Mild and moist Tropical maritime (Tm) air drawn from way to the SW for the weekend - bringing well above average temps
Next week, remember above I mentioned the Atlantic jet buckling as it come against the ridge of high pressure over mainland Europe? Well, as the Atlantic trough amplifies/deepens southward in response, the high pressure over Europe amplifies north across Scandinavia and we get a big north-south 'Sceuro' (Scandinavian/Euro) ridge. This Sceuro ridge may become, as per 12z GFS operational, a formidable block to Atlantic systems getting past the 0 degree Meridian, so those Atlantic lows stay close to the west and high pressure close to the east, a mild southerly or southwesterly flow across the UK. A kind of stalemate, with Atlantic fronts with their bands of rain trying to push east next week but getting no further than the North Sea before fizzling out.

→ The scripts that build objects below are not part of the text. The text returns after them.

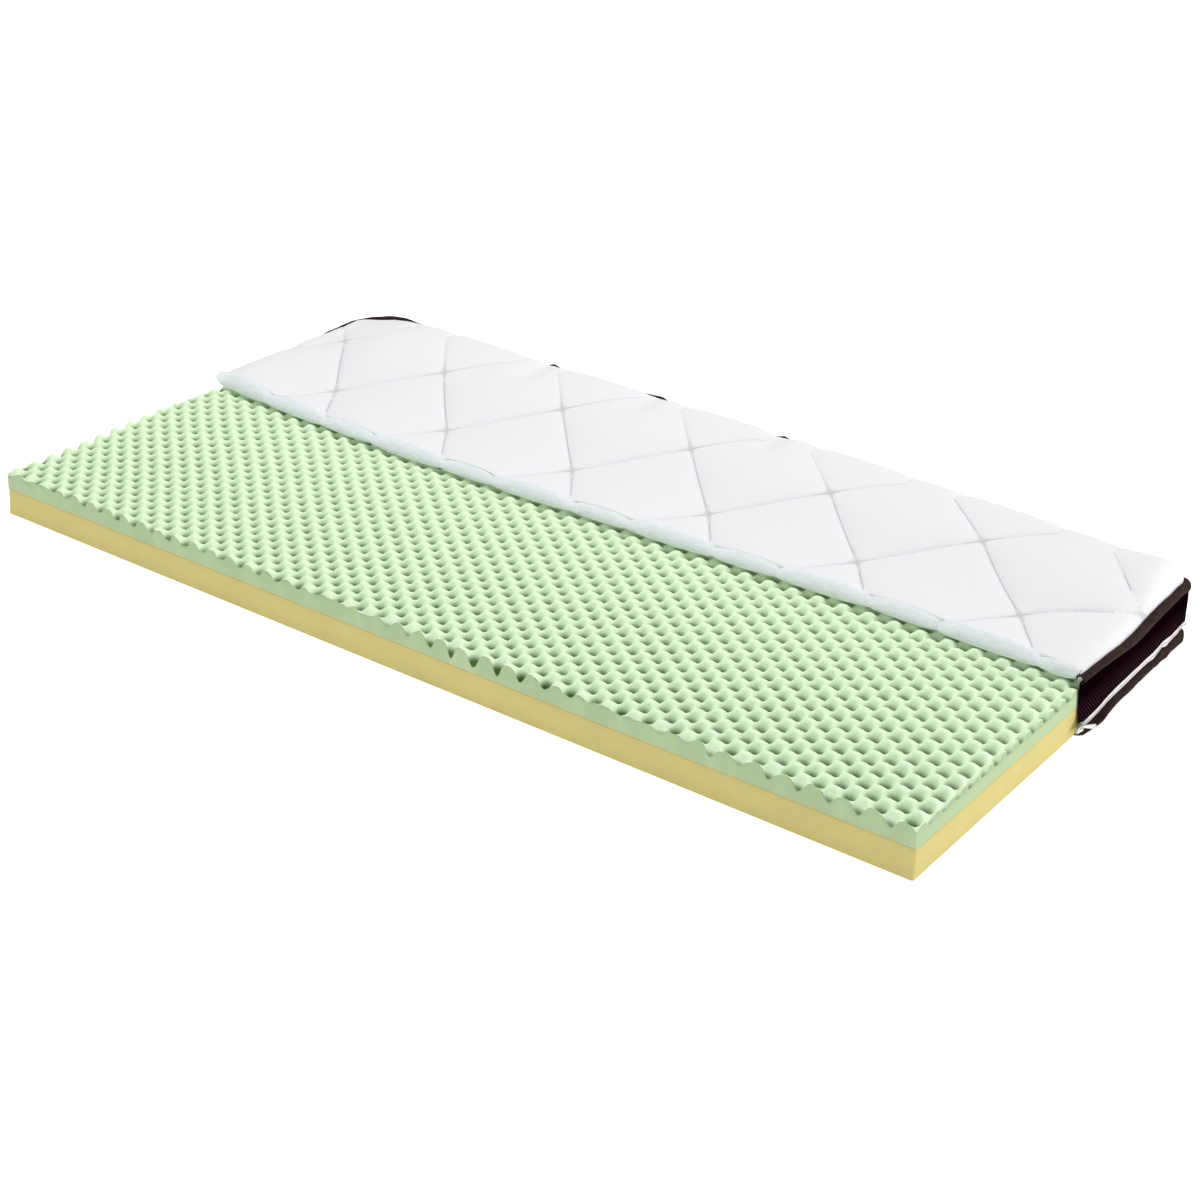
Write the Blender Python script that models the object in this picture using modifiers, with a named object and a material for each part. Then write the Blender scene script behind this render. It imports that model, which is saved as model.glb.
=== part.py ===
"""A mattress topper cut away along its middle, so that its layers show.

Metres, +Z up, the underside on z = 0. +X is the long way, +Y the half that still wears its cover.
"""

import math

import bmesh
import bpy
import numpy as np
from mathutils import Euler, Matrix, Vector

LENGTH = 2.0  # along X, of the foam
WIDTH = 0.97  # along Y, of the foam
GAP = 0.0003  # between pieces that touch

BASE_TOP = 0.055  # top of the yellow slab
CRATE_VALLEY = 0.067  # bottom of the pits
CRATE_PEAK = 0.095  # tips of the bumps
CRATE_PITCH_X = 0.0488
CRATE_PITCH_Y = 0.0433
CRATE_PIT = (0.1888, -0.2229)  # one pit, from which all the others are counted
CRATE_TILT = 0.01025  # the rows run this much off the long edge, in y per x
CRATE_EDGE_SLIVER = 0.002  # a row nearer to the cut than this moves in to here
CRATE_HIDDEN_FROM = 0.083  # past this y the cover hides the bumps, and the top is flat

COVER_LEFT = -1.035  # the emptier end of the cover hangs past the foam
COVER_RIGHT = 0.9927
BORDER_RIGHT = 1.0
BORDER_LEFT = COVER_LEFT - 0.0073
BORDER_BACK = 0.497  # y of the border's back side at its right end
BORDER_SKEW = 0.0335  # the cover lies a little turned: its back side moves off by this much per metre
CORNER_RIGHT = 0.013  # radius of the border's corner, close round the foam's
CORNER_LEFT = 0.045
CORNER_EASE = 0.012  # the panel's corners are rounder than the border's
BORDER_CUT_RIGHT = 0.035  # y of the border's cut end at the top
BORDER_CUT_LEFT = 0.170
BORDER_CUT_LEAN = 0.024  # the cut end leans back by this much from the top to the floor
BORDER_HEIGHT = 0.12
DRAWN_IN = 0.025  # above the foam the right back corner is pulled forward by this much
DRAWN_FROM = 0.0955  # the height where that starts

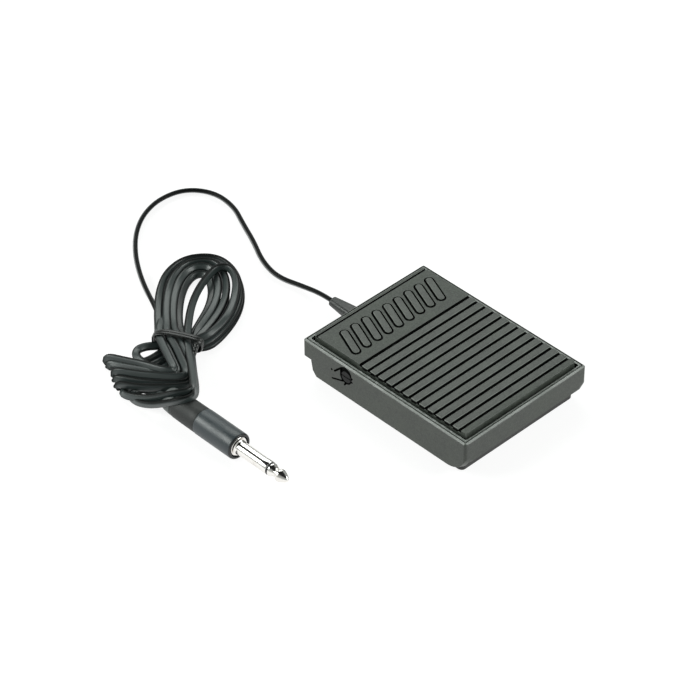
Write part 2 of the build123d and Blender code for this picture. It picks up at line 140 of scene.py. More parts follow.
def round_edges(piece, width, segments=3, angle=30):
    """Bevel the sharp edges; the weighted normals then keep the large faces flat."""
    piece.data.shade_smooth()
    bevel = piece.modifiers.new("edges", "BEVEL")
    bevel.width = width
    bevel.segments = segments
    bevel.limit_method = "ANGLE"
    bevel.angle_limit = math.radians(angle)
    bevel.miter_outer = "MITER_ARC"
    bevel.use_clamp_overlap = True
    weighted = piece.modifiers.new("flat_faces", "WEIGHTED_NORMAL")
    weighted.mode = "FACE_AREA"
    weighted.weight = 80
    settle(piece)
    return piece


def smooth_by_angle(piece, angle=38):
    piece.data.shade_smooth()
    piece.data.set_sharp_from_angle(angle=math.radians(angle))


def soft_edged_copy(node_name, piece_name, width, segments=2, angle=32):
    """A CAD node's own shape with its hard edges rounded off, as a moulding's are."""
    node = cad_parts[node_name]
    piece = bpy.data.objects.new(piece_name, node.data.copy())
    piece.data.materials.clear()
    scene.collection.objects.link(piece)
    work = bmesh.new()
    work.from_mesh(piece.data)
    bmesh.ops.remove_doubles(work, verts=work.verts, dist=2e-6)
    flat = [edge for edge in work.edges if edge.is_manifold and edge.calc_face_angle() < 0.004]
    bmesh.ops.dissolve_edges(work, edges=flat, use_verts=False)
    straight = [
        vert for vert in work.verts
        if len(vert.link_edges) == 2
        and (vert.link_edges[0].other_vert(vert).co - vert.co).angle(
            vert.co - vert.link_edges[1].other_vert(vert).co, 1.0) < 0.004
    ]
    bmesh.ops.dissolve_verts(work, verts=straight)
    bmesh.ops.recalc_face_normals(work, faces=work.faces)
    if "custom_normal" in piece.data.attributes:
        piece.data.attributes.remove(piece.data.attributes["custom_normal"])
    work.to_mesh(piece.data)
    work.free()
    round_edges(piece, width, segments, angle)
    print(piece_name, "has", len(piece.data.polygons), "faces")
    return piece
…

Sometimes the high pressure to the east retrogresses west, as the jet goes underneath the block, bringing cold air to the UK. But this scenario appears unlikely for now, given the strength of the jet stream against this blocking high and it tendency to divert north rather than SE. GFS is keen to hold a block to the east, though 12z ECM Tuesday evening has a lot more energy in the Atlantic, so the ridge collapses next week.
Next week, an amplified trough/ridge with ridging to east preventing west to east movement of Atlantic systems, 12z GFS operation has a stronger ridge to the east than 12z ECMWF (which eventually collapses the high)
So very mild, generally, all the way to end of the December. In fact this month could end up in the record books given the duration of exceptionally mild days and nights. Hints of cold and wintry weather in the New Year? No signs of from the extended range of the model output. Though some long range forecasters have hinted that a Sudden Stratospheric Warning (SSW) may occur later in January, which could displace or even split the Polar Vortex, bringing an increased likelihood of cold and wintry weather to Europe and the UK and/or USA. The polar vortex is currently getting a few knocks from wave activity caused by ridges, such as the one building north in the troposphere across Scandinavia next week. Continued attacks from these waves make weaken and displace the vortex in the New Year, though there is no guarantee, given the strength of the stratosphere Polar Vortex this winter. The troposphere pattern has and can change in favour of more sustained cold and wintry weather for the UK before any SSW, though there are no signs from the models of this occurring for now.